Other estimates for sexual harassment vary a lot depending on whether the survey question specifies acts of sexual harassment, or leaves the respondent to define sexual harassment themselves.

One survey estimated that 20% of women in the UK currently working reported experiencing sexual harassment in the workplace, leaving it up to the respondents to interpret what they considered sexual harassment. Of those women, 58% had never reported instances of sexual harassment to their employer or someone in authority at work. A further 28% had reported some instances but not others.  

Some men also experience sexual harassment. One survey estimated that 7% of men had experienced workplace sexual harassment and 56% of those men had reported at least one instance of it. For the rest of the article we concentrate on the female experience of workplace sexual harassment as the claim from Question Time did.   

Defining sexual harassment has a big effect on how large the problem appears to be

Sexual harassment in the workplace often goes unreported, which means the best available source of data to understand the scale of the issue is asking people anonymously in surveys.  

Over the past year, many pollsters have published surveys on this, and the results vary considerably from 20% of women reporting that they’ve experienced sexual harassment at work to 53%.

One of the key things that affects the results appears to be whether surveys define sexual harassment. In surveys that don’t specify what sexual harassment is, the proportion of people saying they have experienced it are lower.

Sexual harassment is legally defined as when one person subjects another to unwanted conduct of a sexual nature leading to violation of dignity, or creating an intimidating, hostile, degrading, humiliating or offensive environment.

Some surveys give specific examples of things that constitute sexual harassment, like “inappropriate jokes” which isn’t as clear cut against the legal definition. For example, there’s evidence that inappropriate sexual jokes are not considered sexual harassment by 30% of women.

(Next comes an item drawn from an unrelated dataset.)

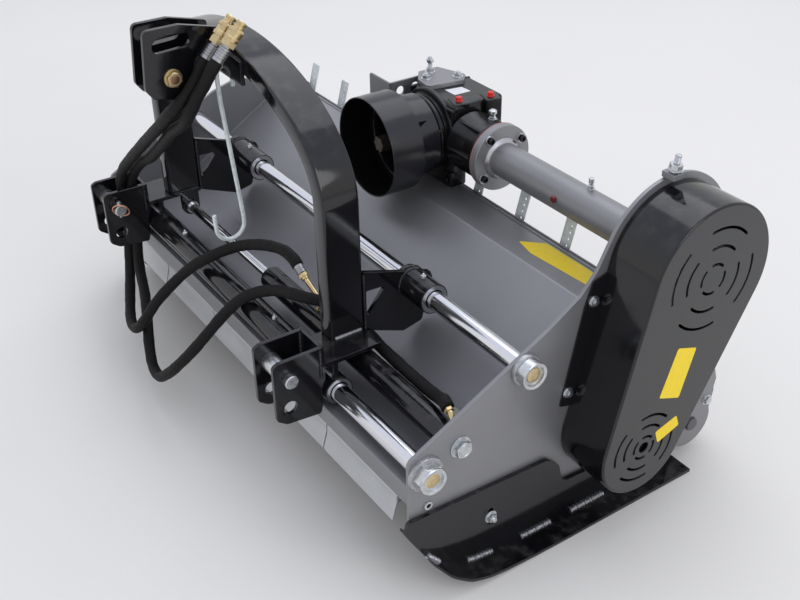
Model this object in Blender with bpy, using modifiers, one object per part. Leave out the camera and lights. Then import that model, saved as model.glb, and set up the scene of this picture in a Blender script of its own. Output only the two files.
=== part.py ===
"""Side-shift tractor mulcher: a flail mower body with a sliding three-point headstock.

Axes: X across the machine with the belt drive on +X, +Y to the rear, Z up from the ground.
The machine frame's own zero is midway between the side plates, on the upper slide bar.
"""

import math

import bmesh
import bpy
from mathutils import Matrix, Vector

# Clearances
GAP = 0.0003
RUNNING_FIT = 0.0005

# Side plates: inner and outer face from the middle
PLATE_OUT = 0.677
PLATE_THICK = 0.008
PLATE_IN = PLATE_OUT - PLATE_THICK
FACE = PLATE_OUT + GAP
BETWEEN = PLATE_IN - GAP

# Axes that run across the machine, as (y, z)
UPPER_BAR = (0.0, 0.4165)
LOWER_BAR = (-0.219, 0.283)
CYLINDER = (-0.142, 0.306)
DRIVE = (0.331, 0.5456)
ROTOR = (0.205, 0.2147)
ROLLER = (0.470, 0.0755)
FLAP_ROD = (-0.236, 0.197)

# Slide bars
BAR_RADIUS = 0.019
UPPER_CARRIER_RADIUS = 0.032
LOWER_CARRIER_RADIUS = 0.030
BAR_NUT_RADIUS = 0.024

# Headstock
HEAD_X = -0.073
ARCH_HALF = 0.394
ARCH_WALL = 0.040
ARCH_SPRING = 0.632
ARCH_TOP = 0.857
ARCH_FOOT = 0.352
ARCH_FRONT = -0.194
ARCH_REAR = -0.114
EAR_THICK = 0.009
EAR_INNER = ARCH_HALF - 0.020
EAR_OUTER = EAR_INNER + 0.075
PIN_RADIUS = 0.014
PIN_BUSH_RADIUS = 0.0185
PIN = (-0.320, 0.350)
CLEVIS_OFFSETS = (-0.025, 0.025)
CLEVIS_THICK = 0.010
TOP_BOLT = (-0.300, 0.7996)
TOP_BOLT_RADIUS = 0.0125

# Rotor, hammers and roller
DRUM_RADIUS = 0.066
ROTOR_SHAFT = 0.0175
HAMMER_PIN_REACH = 0.088
HAMMER_PIN_RADIUS = 0.008
HAMMER_LENGTH = 0.078
HAMMER_WIDTH = 0.050
FORK_SLOT = 0.013
LUG_THICK = 0.012
HAMMER_COUNT = 8
HAMMER_PITCH = 0.155
ROLLER_RADIUS = 0.075
ROLLER_AXLE = 0.015

# Drive
TUBE_RADIUS = 0.038
TUBE_BORE = 0.031
FLANGE_RADIUS = 0.0746
FLANGE_X = 0.1663
DRIVE_SHAFT = 0.014
UPPER_PULLEY = 0.106
LOWER_PULLEY = 0.074
BELT_THICK = 0.010
PULLEY_X = (PLATE_OUT + 0.027, PLATE_OUT + 0.073)
SHAFT_END = PLATE_OUT + 0.083
GUARD_X = -0.028
GUARD_RADIUS = 0.113
INPUT_SHAFT = 0.0175

# Belt cover
COVER_X = (PLATE_OUT + 0.0010, PLATE_OUT + 0.1185)
COVER_WALL = 0.003
COVER_TOP = 0.148
COVER_LOW = 0.104
VENT_WIDTH = 0.0045

# Hood sheet, as the middle of its thickness
HOOD_THICK = 0.004
HOOD_LINE = ((-0.187, 0.227), (-0.050, 0.262), (0.218, 0.430), (0.320, 0.430),
             (0.405, 0.275), (0.422, 0.165))
PLATE_RIM = 0.161

# Front beam and flaps
BEAM_Y = (-0.246, -0.190)
BEAM_Z = (0.206, 0.249)
FLAP_COUNT = 5
FLAP_PITCH = 0.250
FLAP_GAP = 0.004
FLAP_ROD_RADIUS = 0.005

# Rake strips behind the hood
RAKE_COUNT = 9
RAKE_PITCH = 0.150
RAKE_FIRST = -0.650
RAKE_WIDTH = 0.030
RAKE_THICK = 0.005
RAKE_LINE = ((0.353, 0.492), (0.336, 0.434), (0.420, 0.278), (0.436, 0.185))

# Hydraulic cylinder and hoses
BARREL_RADIUS = 0.026
ROD_RADIUS = 0.011
HOSE_RADIUS = 0.012
FERRULE_RADIUS = 0.0125
HOSE_PITCH = 0.040
HOSE_STUB = 0.018

# Finishes: colour, roughness, metallic
GLOSS_BLACK = ((0.012, 0.012, 0.014), 0.22, 0.0)
STEEL_GREY = ((0.20, 0.20, 0.205), 0.42, 0.6)
SATIN_GREY = ((0.085, 0.085, 0.090), 0.38, 0.2)
CHROME = ((0.72, 0.73, 0.76), 0.12, 1.0)
ZINC = ((0.62, 0.64, 0.64), 0.34, 1.0)
YELLOW_ZINC = ((0.55, 0.42, 0.22), 0.35, 1.0)
BRASS = ((0.62, 0.50, 0.28), 0.28, 1.0)
COPPER = ((0.72, 0.40, 0.24), 0.35, 1.0)
CASTING = ((0.018, 0.018, 0.020), 0.45, 0.0)
PLASTIC_BLACK = ((0.016, 0.016, 0.019), 0.40, 0.0)
RUBBER_BLACK = ((0.020, 0.020, 0.020), 0.85, 0.0)
SLEEVE_BLACK = ((0.016, 0.016, 0.017), 0.90, 0.0)
FORGED = ((0.10, 0.09, 0.08), 0.60, 0.8)

X_AXIS = Vector((1.0, 0.0, 0.0))
Y_AXIS = Vector((0.0, 1.0, 0.0))
Z_AXIS = Vector((0.0, 0.0, 1.0))
FACING = {"XY": (0.0, 0.0, 0.0),
          "XZ": (math.pi / 2, 0.0, 0.0),
          "YZ": (math.pi / 2, 0.0, math.pi / 2)}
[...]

One pollster, ComRes, surveyed UK adults in October and found 53% of women had experienced sexual harassment in the workplace or place of study, but in December found only 25% had.

The key difference in the surveys was that in the October study, they defined sexual harassment, but in December left it up to the respondents to decide whether the behaviour they may have encountered constituted sexual harassment.

The inclusion of “place of study” in these surveys also means the results are likely higher than if they had looked solely at workplace harassment.

Who you survey also makes a difference

It’s also difficult to put a precise number on workplace harassment, as many surveys look at different groups. The data referenced during Question Time seems to refer to a survey of working current members of the Prospect union, and so isn’t representative of the working population as a whole.

A survey done by Opinium in September surveyed people currently working in the UK, meaning they excluded people who are retired.

ComRes surveyed a sample of all adults in Britain, meaning they interviewed some retired people who had worked previously, but also may well have included people that had never worked. This could have the effect of underestimating the proportion of people experiencing workplace sexual harassment. That’s because by surveying a group of people who have never worked, you dilute the numbers of people who have experienced workplace sexual harassment.

The reporting of sexual harassment is inconsistent

Estimates for how many women don’t report workplace sexual harassment also vary, but the figure of 70% seems to be in the right ballpark.

The Opinium survey of UK workers found 58% of women never reported instances of sexual harassment and another 28% sometimes reported sexual harassment.

The ComRes survey from November 2017 found 71% of women didn’t report sexual harassment—but this survey didn’t allow for women to say they had reported some instances but not others. The only answer options were essentially “yes” and “no”.

What none of these surveys tell us is why women do not report all instances of sexual harassment.